• _THE PROBLEM_:
Output exactly the span of lines that begins at the line containing "attach(piece, body)" and ends at the line containing "return faces", both lines included.

• _MATERIAL TO PROCESS_:
==============================

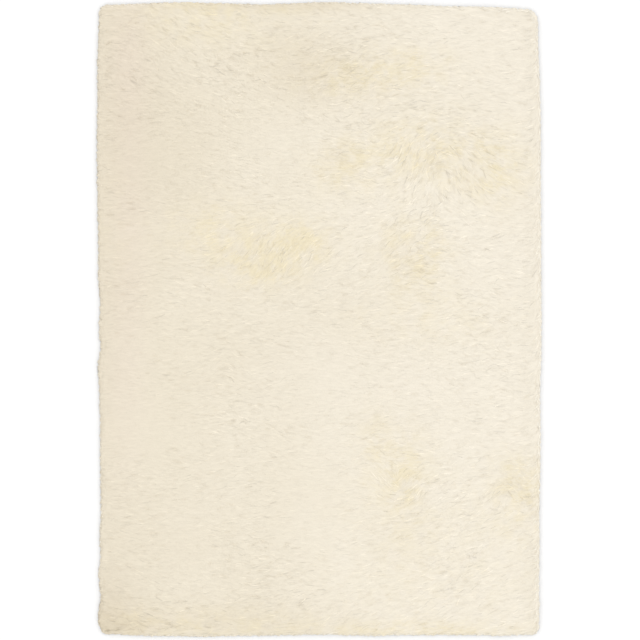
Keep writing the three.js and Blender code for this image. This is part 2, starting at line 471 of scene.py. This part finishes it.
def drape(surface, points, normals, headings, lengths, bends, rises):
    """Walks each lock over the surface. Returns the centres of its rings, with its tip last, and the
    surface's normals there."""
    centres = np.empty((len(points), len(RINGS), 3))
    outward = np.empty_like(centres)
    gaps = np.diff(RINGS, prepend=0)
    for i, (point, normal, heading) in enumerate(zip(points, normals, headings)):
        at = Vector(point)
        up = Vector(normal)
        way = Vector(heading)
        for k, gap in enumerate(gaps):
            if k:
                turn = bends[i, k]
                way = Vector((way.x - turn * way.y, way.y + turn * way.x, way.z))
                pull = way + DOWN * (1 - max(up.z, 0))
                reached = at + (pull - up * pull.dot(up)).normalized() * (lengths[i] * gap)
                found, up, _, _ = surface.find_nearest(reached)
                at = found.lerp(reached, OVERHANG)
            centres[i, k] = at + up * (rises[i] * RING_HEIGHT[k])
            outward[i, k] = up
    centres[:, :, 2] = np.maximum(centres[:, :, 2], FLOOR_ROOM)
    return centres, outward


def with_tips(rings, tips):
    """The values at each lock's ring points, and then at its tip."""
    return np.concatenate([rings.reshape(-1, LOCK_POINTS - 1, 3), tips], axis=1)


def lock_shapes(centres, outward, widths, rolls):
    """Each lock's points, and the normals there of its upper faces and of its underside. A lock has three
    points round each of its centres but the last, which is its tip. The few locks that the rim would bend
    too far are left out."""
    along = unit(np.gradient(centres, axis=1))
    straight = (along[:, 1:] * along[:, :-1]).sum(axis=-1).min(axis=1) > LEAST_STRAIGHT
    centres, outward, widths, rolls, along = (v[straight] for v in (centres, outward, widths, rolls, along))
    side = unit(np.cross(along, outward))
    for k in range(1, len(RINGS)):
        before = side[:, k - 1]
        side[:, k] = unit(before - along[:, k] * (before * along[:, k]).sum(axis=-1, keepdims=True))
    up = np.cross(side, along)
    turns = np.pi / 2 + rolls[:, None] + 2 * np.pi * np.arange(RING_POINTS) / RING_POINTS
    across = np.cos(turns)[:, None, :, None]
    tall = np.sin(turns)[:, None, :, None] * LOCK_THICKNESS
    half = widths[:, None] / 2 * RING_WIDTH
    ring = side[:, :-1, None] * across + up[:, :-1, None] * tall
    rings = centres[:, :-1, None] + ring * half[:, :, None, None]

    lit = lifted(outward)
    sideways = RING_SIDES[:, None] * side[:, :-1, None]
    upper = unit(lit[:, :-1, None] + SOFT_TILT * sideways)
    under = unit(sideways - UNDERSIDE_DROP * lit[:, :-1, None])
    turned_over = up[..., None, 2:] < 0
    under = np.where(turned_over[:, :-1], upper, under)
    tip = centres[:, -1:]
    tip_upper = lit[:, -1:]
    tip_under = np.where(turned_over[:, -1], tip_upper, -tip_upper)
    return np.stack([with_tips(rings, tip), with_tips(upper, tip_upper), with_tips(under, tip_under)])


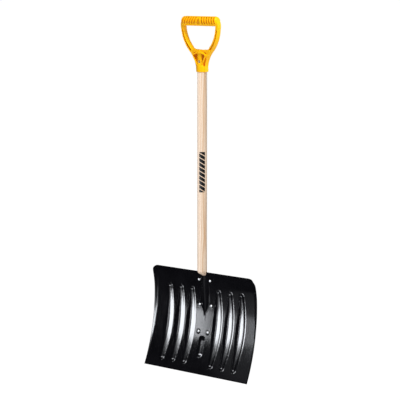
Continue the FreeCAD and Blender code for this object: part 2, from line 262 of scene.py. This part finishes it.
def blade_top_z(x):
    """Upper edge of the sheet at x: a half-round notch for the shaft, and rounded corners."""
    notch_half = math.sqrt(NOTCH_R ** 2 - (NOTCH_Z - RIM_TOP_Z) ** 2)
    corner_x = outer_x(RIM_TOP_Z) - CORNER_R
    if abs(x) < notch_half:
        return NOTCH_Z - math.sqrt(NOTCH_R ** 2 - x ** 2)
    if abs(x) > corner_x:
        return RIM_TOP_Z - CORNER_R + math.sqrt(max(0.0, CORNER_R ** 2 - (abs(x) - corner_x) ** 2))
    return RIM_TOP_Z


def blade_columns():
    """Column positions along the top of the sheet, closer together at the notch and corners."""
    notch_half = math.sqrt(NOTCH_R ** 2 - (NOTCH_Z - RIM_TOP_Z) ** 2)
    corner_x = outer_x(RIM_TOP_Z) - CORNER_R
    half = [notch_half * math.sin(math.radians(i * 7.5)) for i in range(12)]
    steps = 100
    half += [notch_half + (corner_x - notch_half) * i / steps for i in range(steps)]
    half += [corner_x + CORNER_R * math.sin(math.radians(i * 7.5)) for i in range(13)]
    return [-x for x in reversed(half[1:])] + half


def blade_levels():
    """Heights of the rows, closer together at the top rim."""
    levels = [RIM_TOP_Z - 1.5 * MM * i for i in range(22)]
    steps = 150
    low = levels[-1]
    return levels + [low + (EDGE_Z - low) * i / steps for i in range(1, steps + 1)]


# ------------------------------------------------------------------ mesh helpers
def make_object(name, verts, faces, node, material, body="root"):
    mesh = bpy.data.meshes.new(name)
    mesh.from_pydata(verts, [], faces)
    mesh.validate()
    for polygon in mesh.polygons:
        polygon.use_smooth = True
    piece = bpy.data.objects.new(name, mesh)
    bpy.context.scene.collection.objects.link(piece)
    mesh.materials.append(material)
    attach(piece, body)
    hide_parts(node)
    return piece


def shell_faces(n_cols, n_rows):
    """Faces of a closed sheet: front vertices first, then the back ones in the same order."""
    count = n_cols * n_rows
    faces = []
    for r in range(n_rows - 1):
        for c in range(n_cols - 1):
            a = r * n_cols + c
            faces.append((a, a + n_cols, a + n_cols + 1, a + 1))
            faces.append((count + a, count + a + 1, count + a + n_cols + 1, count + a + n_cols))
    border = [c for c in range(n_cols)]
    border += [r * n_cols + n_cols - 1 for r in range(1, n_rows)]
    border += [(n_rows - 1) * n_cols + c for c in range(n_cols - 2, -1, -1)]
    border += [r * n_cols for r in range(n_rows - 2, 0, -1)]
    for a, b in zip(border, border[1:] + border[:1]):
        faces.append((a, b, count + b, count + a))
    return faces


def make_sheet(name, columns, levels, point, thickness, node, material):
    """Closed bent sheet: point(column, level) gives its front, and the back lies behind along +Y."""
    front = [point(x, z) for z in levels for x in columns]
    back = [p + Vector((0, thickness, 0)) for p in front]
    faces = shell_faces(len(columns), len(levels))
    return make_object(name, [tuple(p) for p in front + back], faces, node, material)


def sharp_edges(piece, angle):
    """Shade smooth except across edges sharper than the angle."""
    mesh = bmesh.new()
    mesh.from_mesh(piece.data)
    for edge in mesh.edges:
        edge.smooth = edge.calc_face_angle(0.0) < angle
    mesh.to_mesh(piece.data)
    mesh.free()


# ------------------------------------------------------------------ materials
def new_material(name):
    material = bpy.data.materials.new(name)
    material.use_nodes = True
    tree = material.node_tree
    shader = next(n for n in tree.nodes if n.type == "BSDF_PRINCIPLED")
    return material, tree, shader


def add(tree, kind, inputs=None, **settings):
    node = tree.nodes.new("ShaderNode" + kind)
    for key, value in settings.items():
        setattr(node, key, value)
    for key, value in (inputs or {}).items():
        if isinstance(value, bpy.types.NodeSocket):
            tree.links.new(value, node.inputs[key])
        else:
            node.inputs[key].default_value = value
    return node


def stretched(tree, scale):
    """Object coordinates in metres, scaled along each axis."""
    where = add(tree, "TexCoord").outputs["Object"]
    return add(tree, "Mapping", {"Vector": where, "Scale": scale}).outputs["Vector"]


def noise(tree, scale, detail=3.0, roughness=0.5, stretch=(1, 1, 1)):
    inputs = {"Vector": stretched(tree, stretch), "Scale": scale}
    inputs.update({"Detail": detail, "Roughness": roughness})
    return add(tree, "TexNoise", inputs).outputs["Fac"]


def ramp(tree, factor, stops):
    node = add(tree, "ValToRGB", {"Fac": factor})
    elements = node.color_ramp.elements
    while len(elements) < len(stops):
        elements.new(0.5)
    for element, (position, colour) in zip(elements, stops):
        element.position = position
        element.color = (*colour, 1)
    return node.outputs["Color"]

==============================

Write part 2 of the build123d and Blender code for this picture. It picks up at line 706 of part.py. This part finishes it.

==============================

• _THE COMPLETED TASK_:
    attach(piece, body)
    hide_parts(node)
    return piece


def shell_faces(n_cols, n_rows):
    """Faces of a closed sheet: front vertices first, then the back ones in the same order."""
    count = n_cols * n_rows
    faces = []
    for r in range(n_rows - 1):
        for c in range(n_cols - 1):
            a = r * n_cols + c
            faces.append((a, a + n_cols, a + n_cols + 1, a + 1))
            faces.append((count + a, count + a + 1, count + a + n_cols + 1, count + a + n_cols))
    border = [c for c in range(n_cols)]
    border += [r * n_cols + n_cols - 1 for r in range(1, n_rows)]
    border += [(n_rows - 1) * n_cols + c for c in range(n_cols - 2, -1, -1)]
    border += [r * n_cols for r in range(n_rows - 2, 0, -1)]
    for a, b in zip(border, border[1:] + border[:1]):
        faces.append((a, b, count + b, count + a))
    return faces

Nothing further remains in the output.